Composition surréaliste

Details
SALVADOR DALÍ (1904-1989)
Composition surréaliste
signed and dated 'Salvador Dalí 1933' (lower right) and inscribed 'A mon ami Jaume Rouele.' (lower left)
colored wax crayons, charcoal and pastel on paper laid down on board
25 1/4 x 19 5/8 in. (64.4 x 50 cm.)
Drawn in 1933
Provenance
Jaume Rouele (gift from the artist).
Anon. sale, Kunsthaus Lempertz, Cologne, 3 June 1961, lot 104.
Private collection, Germany (acquired at the above sale).
Acquired by the present owner, 2013.
Further Details
Nicolas, Olivier and the late Robert Descharnes have confirmed the authenticity of this work.

Lot Essay

Composition surréaliste dates from the height of Dalí's artistic invention in the 1930s. Executed in 1933, this work features a role call of some of Dalí's most recognizable motifs, providing a thrilling insight into the link between his art and his subconscious obsessions. Shaping a sort of symbolic map, Dalí presented these subjects through a melted grid, a swirling vortex-like landscape that invokes the diagrammatic language of science and mathematics, only to emphasize its unhinged character.

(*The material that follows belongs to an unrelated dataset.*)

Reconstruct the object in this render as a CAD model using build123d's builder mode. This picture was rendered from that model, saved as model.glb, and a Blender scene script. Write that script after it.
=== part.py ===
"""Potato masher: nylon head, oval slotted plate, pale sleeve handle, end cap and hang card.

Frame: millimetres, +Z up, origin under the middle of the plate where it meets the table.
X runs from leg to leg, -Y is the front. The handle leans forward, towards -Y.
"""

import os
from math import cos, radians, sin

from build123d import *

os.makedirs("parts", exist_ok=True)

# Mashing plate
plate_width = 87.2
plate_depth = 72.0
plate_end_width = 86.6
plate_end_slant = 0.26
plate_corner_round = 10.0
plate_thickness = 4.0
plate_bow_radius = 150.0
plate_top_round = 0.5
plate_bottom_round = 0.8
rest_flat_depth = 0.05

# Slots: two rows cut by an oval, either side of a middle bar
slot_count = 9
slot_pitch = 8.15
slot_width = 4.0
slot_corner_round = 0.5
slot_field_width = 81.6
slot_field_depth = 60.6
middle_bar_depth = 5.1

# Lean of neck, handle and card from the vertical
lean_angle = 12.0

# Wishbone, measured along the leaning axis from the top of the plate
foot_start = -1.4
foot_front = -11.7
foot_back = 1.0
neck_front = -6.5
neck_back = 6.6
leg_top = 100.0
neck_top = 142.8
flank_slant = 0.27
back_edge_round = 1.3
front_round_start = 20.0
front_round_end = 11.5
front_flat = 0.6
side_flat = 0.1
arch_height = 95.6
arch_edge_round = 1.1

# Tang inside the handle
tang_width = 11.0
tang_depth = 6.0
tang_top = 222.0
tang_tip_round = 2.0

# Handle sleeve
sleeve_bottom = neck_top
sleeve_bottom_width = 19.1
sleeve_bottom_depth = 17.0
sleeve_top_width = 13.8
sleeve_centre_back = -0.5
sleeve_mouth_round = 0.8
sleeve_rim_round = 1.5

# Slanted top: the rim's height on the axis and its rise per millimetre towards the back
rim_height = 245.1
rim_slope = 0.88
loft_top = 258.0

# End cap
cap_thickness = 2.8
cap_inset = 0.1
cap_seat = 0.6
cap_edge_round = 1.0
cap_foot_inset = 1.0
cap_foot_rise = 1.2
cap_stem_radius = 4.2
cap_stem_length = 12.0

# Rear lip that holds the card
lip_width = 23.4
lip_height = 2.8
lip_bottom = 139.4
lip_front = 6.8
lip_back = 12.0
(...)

The masturbating hand on top of the green head, as well as the chalice of the Holy Host, are quotations from Dalí's scandalous painting The Lugubrious Game (1929), a work which even André Breton, the Pope of Surrealism, had difficulties to accept due to its coprophilia. The melted skull and the interlacing phallic shapes would develop further respectively in paintings such as Atmospheric Skull Sodomizing a Grand Piano (1934) and Ampurdanese Yang and Yin (1936). The sleeping head with long eyelashes on the left presents Dalí's symbolic self-portrait, which also appears in several paintings such as the The Great Masturbator (1929). Composition surréaliste showcases the neurotic, evocative and surprising vocabulary of Dalí's 1930s art at the moment when his egocentric universe found itself closest to orthodox Surrealism.

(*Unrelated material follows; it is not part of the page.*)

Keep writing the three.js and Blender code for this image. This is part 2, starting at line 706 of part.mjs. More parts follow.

In the 1930s Dalí provided Surrealism with new impetus and energy, by professing a new way to plunge into the subconscious to Breton and his followers. According to Dalí's paranoiac-critical method, the artist actively sought the disguised symbols of his obsessions in the visual world around him, in a series of self-induced hallucinations. Merging one vision into the other, and blurring the line between representation and delirium, Composition surréaliste presents an outstanding example of Dalí's surreal vision. While in his paintings Dalí reinforced the hallucinatory nature of these symbols through a highly mimetic, realistic pictorial technique, in this work he resorted to a purely graphic device, creating this beautifully inventive, disconcertingly abstract three-dimensional grid to convey a sense of mental space.